Tile made from porcelain, ceramic, concrete or natural stone can be a great addition to any space thanks to its natural strength and durability, low maintenance and versatility. These features also make tile a solid choice for outdoor spaces, such as porches, patios and other areas designed for outdoor living. Of course, not every indoor tile will work outdoors, and choosing the wrong tile could mean ugly cracks and stains as well as dangerously slippery surfaces for family and visitors. While many different tile materials can be used outdoors, the following guidelines can help you balance safety, maintenance and durability for exterior tile applications.
Density and Hardness
The harder and denser a tile is, the better it will hold up against wear and tear from kids, scraping patio chairs or falling tree branches. In general, glazed porcelain tiles are harder and denser than ceramic, making them a better choice for outdoors. For even more toughness from your tiles, pick stones such as granite or slate, but avoid softer stone tiles made from limestone, marble or travertine. While a solid tile with no glaze, such as a high-quality granite, will hide chips and cracks better than glazed tiles, you can reduce the risk of chipped surfaces by looking for tougher glazes. You can compare glazes based on the MOHS rating, where higher ratings equal tougher, more durable top layers.

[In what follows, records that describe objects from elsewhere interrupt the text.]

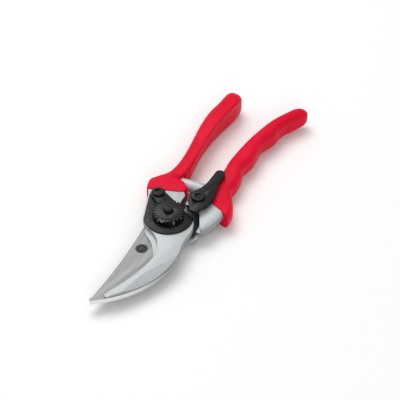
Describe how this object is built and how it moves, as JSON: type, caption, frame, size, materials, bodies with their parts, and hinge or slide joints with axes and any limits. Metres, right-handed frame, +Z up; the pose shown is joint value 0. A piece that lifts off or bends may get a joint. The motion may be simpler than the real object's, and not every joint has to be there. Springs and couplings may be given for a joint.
{
  "type": "pruning shears",
  "caption": "One-hand bypass pruning shears: curved blade and hooked counter-blade on a bolted pivot, two coated handles, return spring and a thumb catch, shown closed.",
  "frame": {"origin": "on the pivot axis, at the underside of the pivot bolt's head, which the shears lie on", "axes": "+X from the pivot towards the jaws, +Y towards the handle of the blade, +Z up along the pivot towards the nut"},
  "size_m": [0.2058, 0.062, 0.0204],
  "materials": {
    "cast_metal": "satin, machined on top, sand-blasted sides",
    "red_coat": "satin red dipped plastic",
    "blade_steel": "ground steel, brushed across",
    "black_steel": "black semi-gloss",
    "spring_steel": "bright spring steel",
    "bush_bronze": "plain bronze"
  },
  "bodies": {
    "hook_half": {"hook_handle": "cast_metal", "hook_grip": "red_coat", "head_plate": "black_steel", "toothed_nut": "black_steel", "tooth_segment": "black_steel", "lock_screw": "black_steel", "pivot_bolt": "black_steel", "return_spring": "spring_steel"},
    "blade_half": {"blade_handle": "cast_metal", "blade_grip": "red_coat", "blade": "blade_steel", "blade_pins": "spring_steel", "pivot_bush": "bush_bronze", "catch_screw": "black_steel", "catch_washer": "spring_steel"},
    "thumb_catch": {"thumb_catch": "black_steel"}
  },
  "joints": [
    {"name": "pivot", "type": "hinge", "parent": "hook_half", "child": "blade_half", "pos_m": [0, 0, 0.009], "axis": [0, 0, -1], "range_deg": [0, 26], "deforming": ["return_spring"]},
    {"name": "catch_pivot", "type": "hinge", "parent": "blade_half", "child": "thumb_catch", "pos_m": [-0.0195, 0.0084, 0.0155], "axis": [0, 0, 1], "range_deg": [0, 13]}
  ]
}
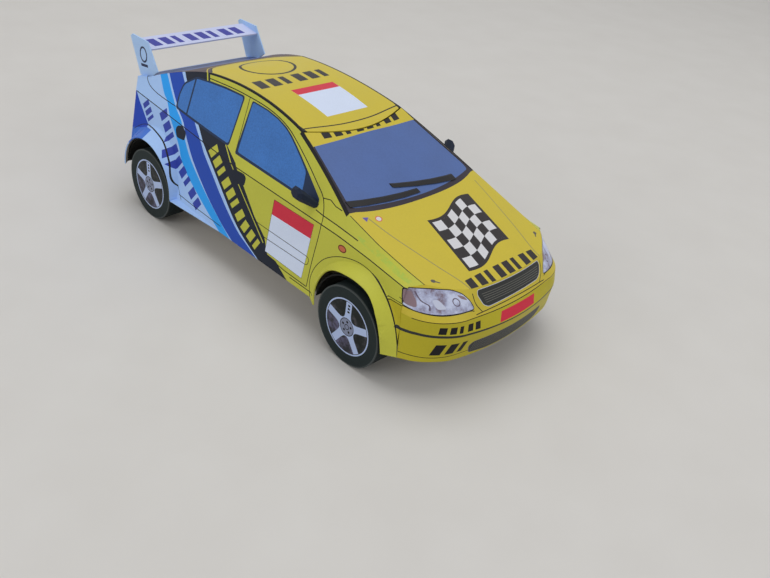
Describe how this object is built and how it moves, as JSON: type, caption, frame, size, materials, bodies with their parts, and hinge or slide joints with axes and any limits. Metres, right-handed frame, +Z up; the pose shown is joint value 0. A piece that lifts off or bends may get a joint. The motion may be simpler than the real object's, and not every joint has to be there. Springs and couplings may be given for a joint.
{
  "type": "card model rally car",
  "caption": "Printed-card scale model of a rally hatchback with a rear wing and four printed wheels on two turning axles.",
  "frame": {"origin": "on the ground, under the middle of the model's box", "axes": "+X forward, +Y to the car's left, +Z up"},
  "size_m": [0.1715, 0.0738, 0.0586],
  "materials": {
    "printed_card": "satin",
    "plain_card": "matte",
    "black_card": "matte",
    "tyre_card": "matte",
    "wood": "matte"
  },
  "bodies": {
    "body": {"side_right": "printed_card", "side_left": "printed_card", "bonnet": "printed_card", "nose": "printed_card", "roof": "printed_card", "windscreen": "printed_card", "rear_window": "printed_card", "shelf": "printed_card", "tail": "printed_card", "floor": "plain_card", "arch_box_front_right": "black_card", "arch_box_front_left": "black_card", "arch_box_rear_right": "black_card", "arch_box_rear_left": "black_card", "axle_tube_front": "plain_card", "axle_tube_rear": "plain_card", "wing_plate_right": "printed_card", "wing_plate_left": "printed_card", "wing_plane": "printed_card", "mirror_right": "black_card", "mirror_left": "black_card", "wiper_near": "black_card", "wiper_far": "black_card"},
    "front_axle": {"axle_front": "wood", "wheel_drum_front_right": "tyre_card", "wheel_drum_front_left": "tyre_card", "wheel_face_front_right": "printed_card", "wheel_face_front_left": "printed_card"},
    "rear_axle": {"axle_rear": "wood", "wheel_drum_rear_right": "tyre_card", "wheel_drum_rear_left": "tyre_card", "wheel_face_rear_right": "printed_card", "wheel_face_rear_left": "printed_card"}
  },
  "joints": [
    {"name": "front_axle_spin", "type": "hinge", "parent": "body", "child": "front_axle", "pos_m": [0.05265, 0, 0.013], "axis": [0, 1, 0], "continuous": true},
    {"name": "rear_axle_spin", "type": "hinge", "parent": "body", "child": "rear_axle", "pos_m": [-0.05595, 0, 0.013], "axis": [0, 1, 0], "continuous": true}
  ]
}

Outdoor tiles are subject to rain, snow, spills and splashes, which can make them slippery and dangerous. Reduce the risk of slips and falls by choosing tiles rated with a higher coefficient of friction. The higher the COF, the better traction the tiles provide. While it's very subjective what level of COF is the safest, the Americans with Disabilities Act specifies a rating of 0.6, which can serve as a useful starting point for homeowners.
The most important factor to consider when choosing outdoor tile is how likely the tile is to absorb water. Tiles with a porous surface not only absorb moisture, which can lead to freezing and cracking, but also are more likely to soak up stains and collect dirt and dust. To find the right tile for outdoor use, pay close attention to tile descriptions when comparing products. Tiles rated as non-vitreous are the most porous and a poor choice for outside applications. Instead, stick to impervious tiles, which are non-absorbent to resist both moisture and stains.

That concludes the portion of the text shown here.